For at least four years, Tennessee’s able Representative Albert Gore has had his eye on the seat of the oldest U.S. Senator (in years of service), doddering, dozing Kenneth D. McKellar. From 1950 on, Gore carefully laid the groundwork by commuting to Tennessee almost every week for “nonpolitical” speeches. After McKellar had announced he would seek a seventh term in the Senate (which no man has ever had), Gore made his own pointed announcement: “I raise but one principal issue: Who is best fitted to serve the state and nation in the U.S. Senate for the next six years?”
“Hoop-dee-Doo.” After his announcement last February, the black-haired young (44) seventh-term Congressman began stumping the state on an eight-speech-a-day schedule. His “principal issue” was dramatized in a song to the tune of Hoop-dee-doo, which proclaimed: “Go with Gore—Albert Gore. He’s wise and able and he’s just forty-four . . .” Tennessee politicians and pundits began to say he would beat McKellar two to one.
This was a new challenge for frock-coated Kenneth McKellar. He has had no serious opposition in his last five elections. In 1940 and 1946, he didn’t even bother to campaign. But now the source of his greatest political power—the well-oiled machine of Memphis Boss E. H. Crump—was still sputtering from the ditching Senator Estes Kefauver and Governor Gordon Browning gave it in 1948. There was nothing for McKellar to do but go back to Tennessee and show himself to the voters.
Last month he flew home, and at Cookeville attracted a crowd of more than 10,000—the biggest political gathering in Tennessee this year. For 51 minutes McKellar clung to a tall table to support himself, and spoke in a surprisingly strong voice. Once he picked up a glass of water, but his hand was shaking so violently that he had to put it down without drinking it.

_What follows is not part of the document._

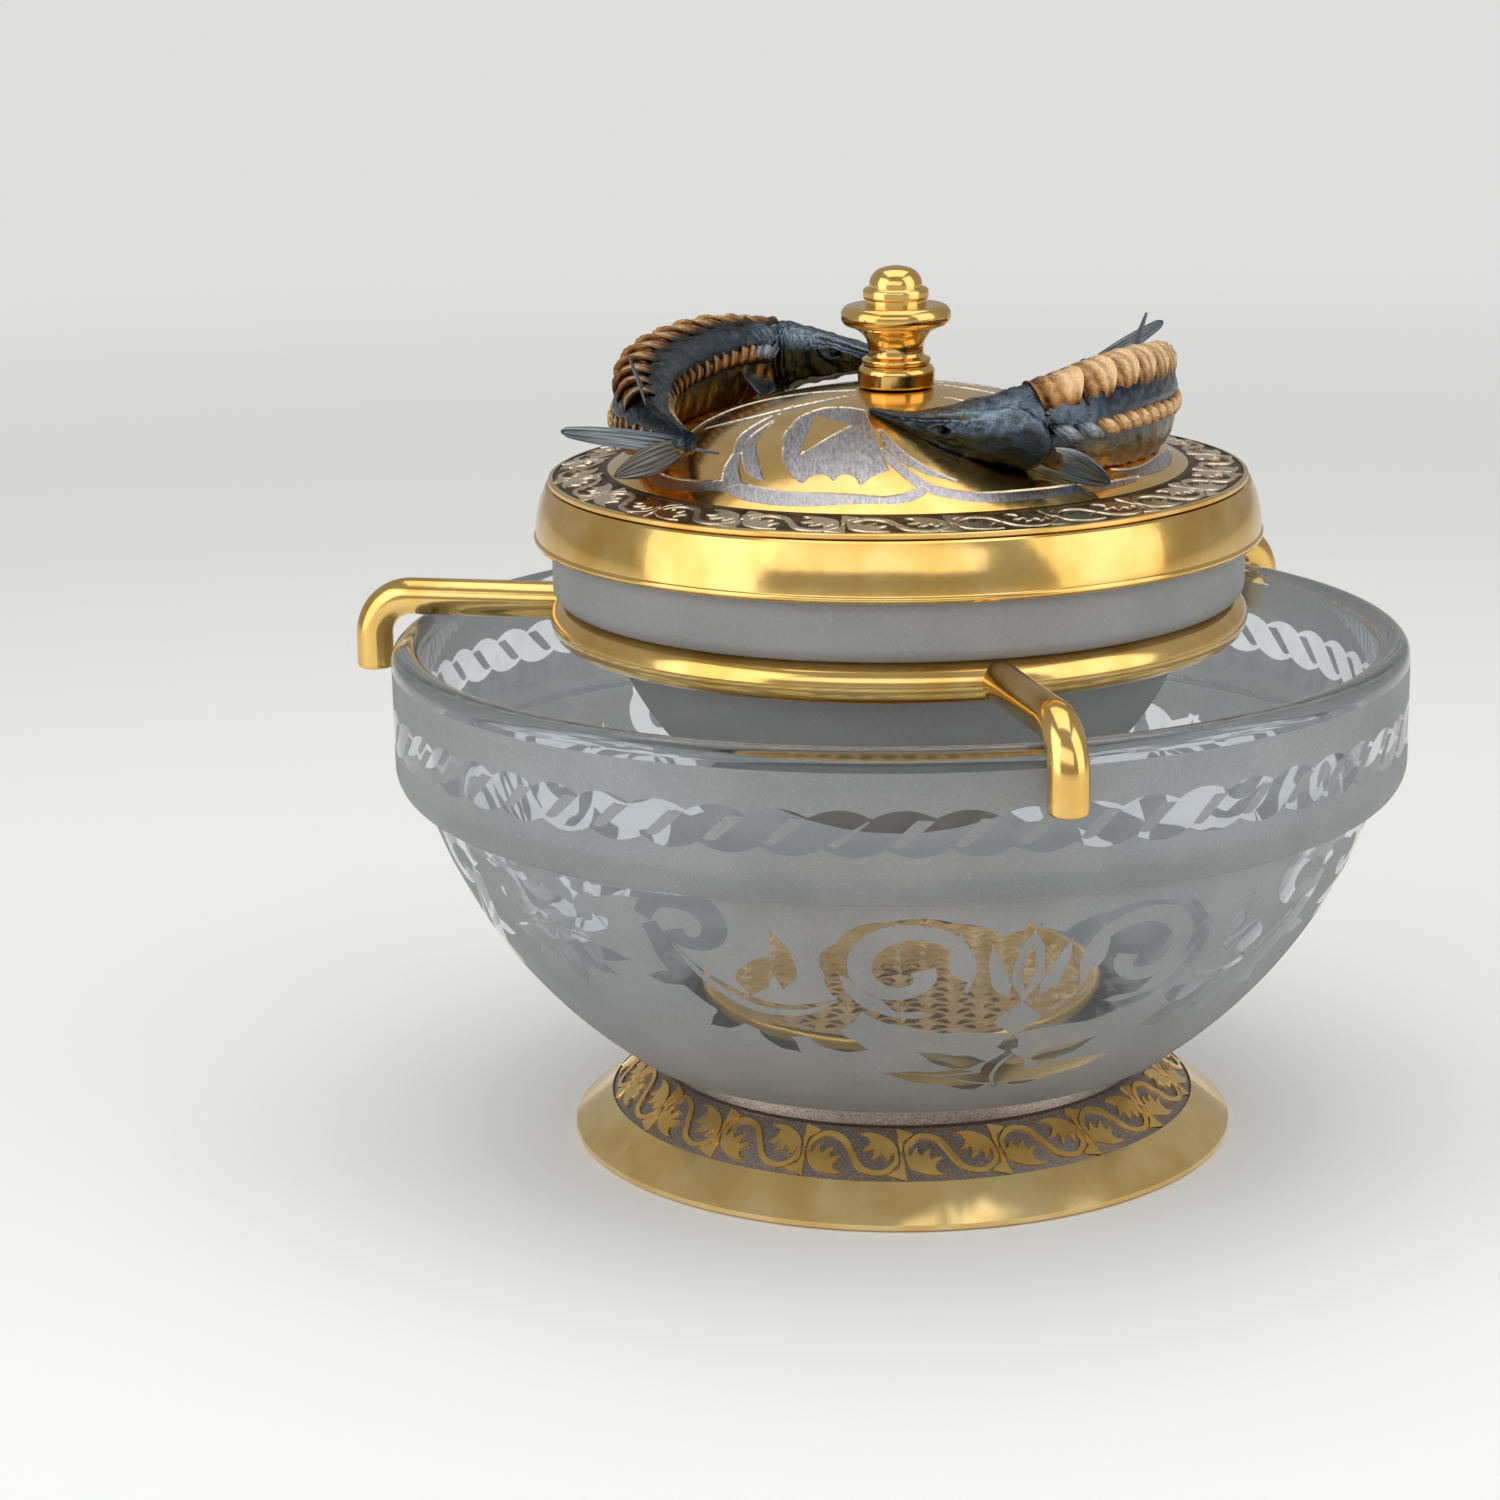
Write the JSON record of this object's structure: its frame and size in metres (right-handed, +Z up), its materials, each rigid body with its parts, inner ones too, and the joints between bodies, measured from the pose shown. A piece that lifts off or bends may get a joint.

“A Little Rheumatism.” McKellar picked up Gore’s issue: “I have a little rheumatism in my left leg. The truth is—and I frankly admit I’m 83 years old—the truth is that I have done more work in the last six months than in any six months of my life.” Then he boasted of his accomplishments at the pork barrel, dwelling on the federal money and projects he has obtained for Tennessee (e.g., TVA, Oak Ridge, Great Smoky Mountains Park). He promised more: “I would like to stay in the Senate long enough to have a four-lane highway from Bristol to Memphis and three four-lane highways across the middle of the state.”*
After Cookeville, McKellar settled down to a hotel-room, handshaking campaign. He tried to be pleasant to the voters, a real effort for a man as crusty as McKellar. His friends tried to give Gore’s issue a full turn. If the old man is defeated, they said, Tennessee will have two “junior” Senators and no influence in Washington. McKellar, who has ruthlessly used his power to fatten his friends and crush his enemies, talked of his appropriations committee as “the most powerful … in the world,” and pointed out that it took him 29 years to become its chairman. This week, as Tennessee Democrats went to vote for McKellar or Gore in their primary (almost tantamount to election), political observers thought rheumatic old “K.D.” had pulled up on Gore, and had made it a neck & neck race.
* One of McKellar’s first bills in the House of Representatives in 1911 was for federal expenditures on highways, then a radical idea. He had been forced to ship his new Packard to Washington by rail, because there were no passable roads out of Memphis.